In some embodiments, a valve 72, which is operated by controller 38 using irrigation module 54, is placed on channel 56, allowing the controller to set and/or switch the rate of flow (and thereby the pressure) of the fluid to the spray ports. Using the valve, controller 38 may set the rate of flow to the vicinity of electrode 48 according to the function performed by the electrode. For example, if electrode 48 is being used for ablation, controller 38 may increase the flow rate through the valve compared to when the electrode is not being used for ablation. Alternatively or additionally, controller 38 may alter the flow rate according to a temperature measured by temperature sensor 70. Other sensors that the controller may use for determining the flow rate include one or more additional temperature sensors in the distal end (not shown).
The irrigation fluid is typically normal saline solution, and controller 38 (using irrigation module 54 and valve 72) controls the pressure of the fluid so that fluid jets exit the spray ports under a pressure of approximately 50 pounds per square inch (psi) in order to create a turbulent flow in body fluid, typically blood which may be mixed with the fluid exiting from the spray ports, surrounding distal tip 50 (i.e., on body tissue 36). Additionally, the fluid jets may prevent the body fluid from entering the spray ports and channel 56.
During an ablation procedure, medical probe 24 can irrigate endocardial tissue 80 with fluid jets 82, exiting from respective ports 62, in order to cool the endocardial tissue and reduce charring. As described hereinabove, due to the configuration of spray ports 62, medical probe 20 directs jets 82 toward the endocardial tissue and away from distal tip 50. Directing jets 82 away from distal tip 30 increases the accuracy of temperatures measured by temperature sensor 70, since any contact between the irrigation fluid and the distal tip can cool the distal tip, resulting in the temperature sensor conveying a signal indicating a lower temperature (i.e., lower than actual) of the endocardial tissue.
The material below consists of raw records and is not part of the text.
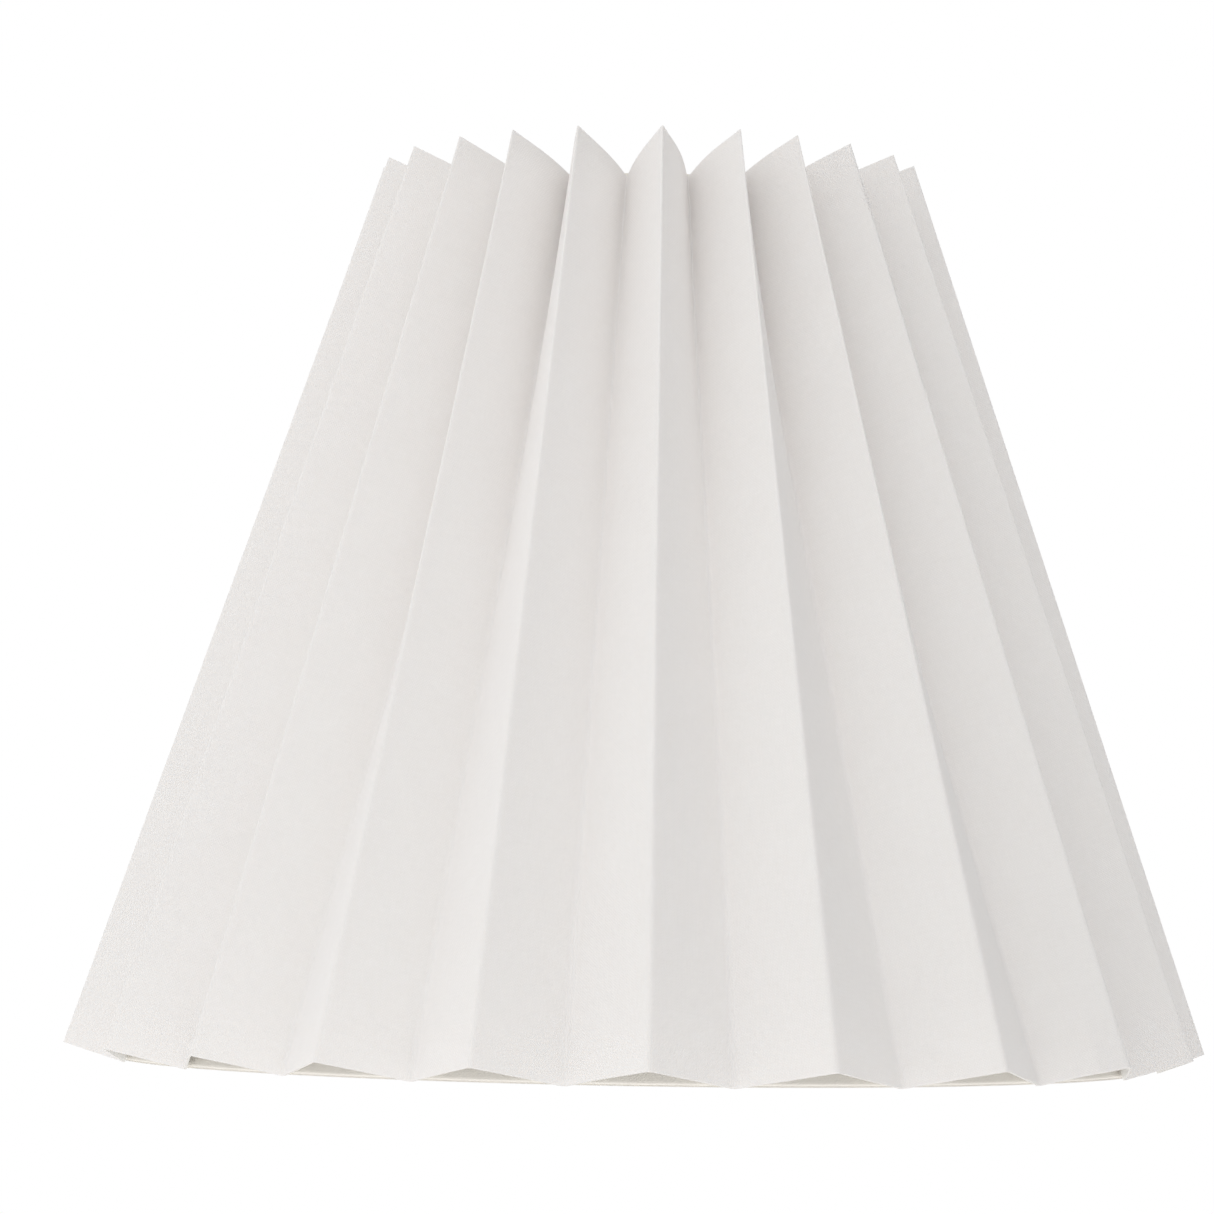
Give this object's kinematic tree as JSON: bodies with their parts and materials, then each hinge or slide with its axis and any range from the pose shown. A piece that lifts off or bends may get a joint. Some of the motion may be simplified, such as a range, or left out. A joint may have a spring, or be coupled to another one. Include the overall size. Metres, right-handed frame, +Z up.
{
  "type": "lamp shade",
  "caption": "Pleated empire lamp shade: a folded cloth cone over a smooth liner, with taped wire rings and a three-armed spider that seats on a lamp's harp.",
  "frame": {"origin": "on the shade's axis at the level of its bottom edge, where it would stand on a table", "axes": "+Z up along the shade's axis, -Y the front with a pleat ridge in its middle, +X to the right seen from the front"},
  "size_m": [0.3526, 0.356, 0.2801],
  "materials": {
    "pleated_cloth": "white plain-weave cloth laminated to stiff film, matt, with pressed folds",
    "liner_film": "off-white cloth-faced styrene film, matt, with one overlapped seam",
    "edge_tape": "woven beige cotton tape, glued over the edge",
    "frame_paint": "white powder-coated steel wire and stamping, satin, with small marks where they are welded and clamped"
  },
  "bodies": {
    "root": {"pleated_cover": "pleated_cloth", "liner": "liner_film", "bottom_ring": "frame_paint", "top_ring": "frame_paint", "bottom_tape": "edge_tape", "top_tape": "edge_tape", "spider_hub": "frame_paint", "spider_arm_1": "frame_paint", "spider_arm_2": "frame_paint", "spider_arm_3": "frame_paint"}
  },
  "joints": []
}
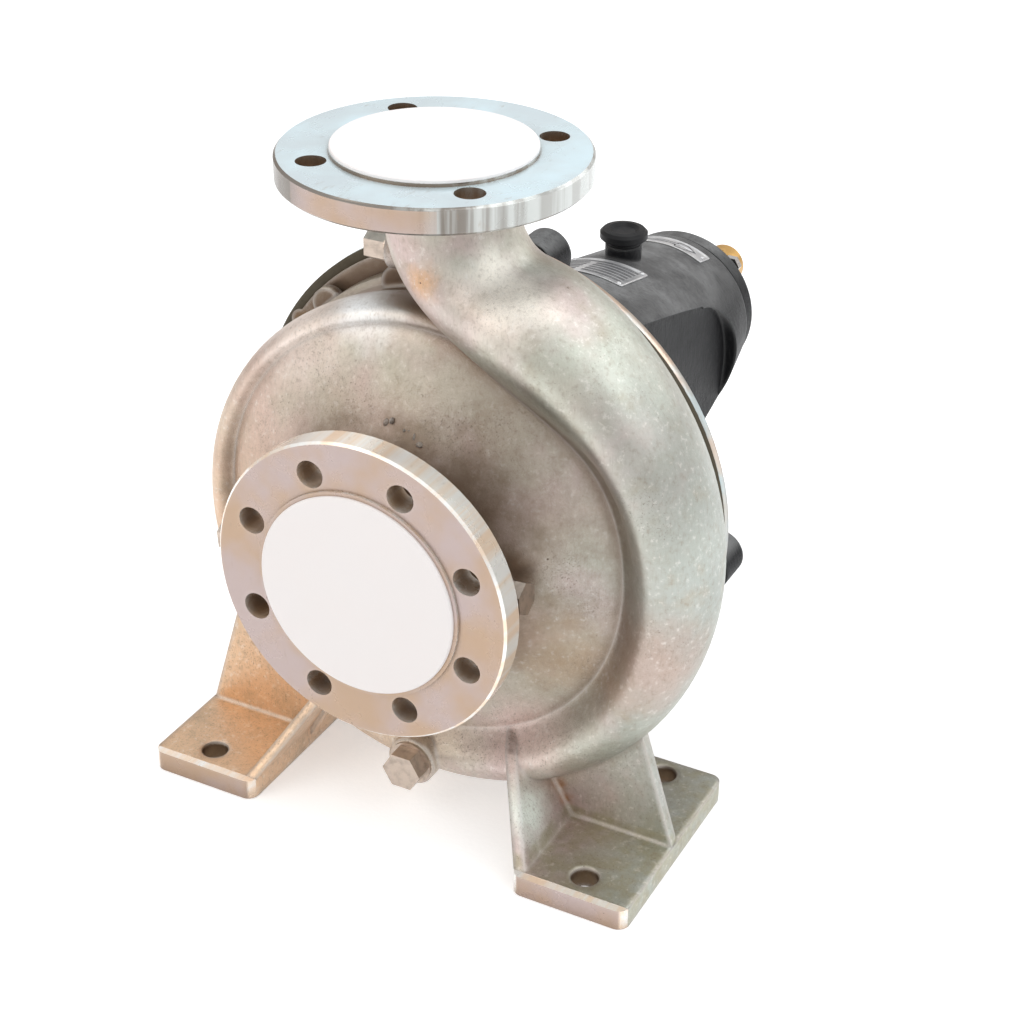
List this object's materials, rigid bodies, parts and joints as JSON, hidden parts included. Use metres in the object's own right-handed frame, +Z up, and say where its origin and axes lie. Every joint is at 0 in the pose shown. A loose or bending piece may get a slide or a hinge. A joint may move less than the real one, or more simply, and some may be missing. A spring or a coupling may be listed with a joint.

Therefore, by enabling temperature sensor 70 to accurately measure the temperature of the endocardial tissue, embodiments of the present invention reduce the risk of charring the tissue during the ablation. Additionally, as described supra, the vortices created by fluid jets 82 help prevent blood from coagulating and/or clotting in endocardial tissue 80.
It will be appreciated that the embodiments described above are cited by way of example, and that the present invention is not limited to what has been particularly shown and described hereinabove. Rather, the scope of the present invention includes both combinations and subcombinations of the various features described hereinabove, as well as variations and modifications thereof which would occur to persons skilled in the art upon reading the foregoing description and which are not disclosed in the prior art.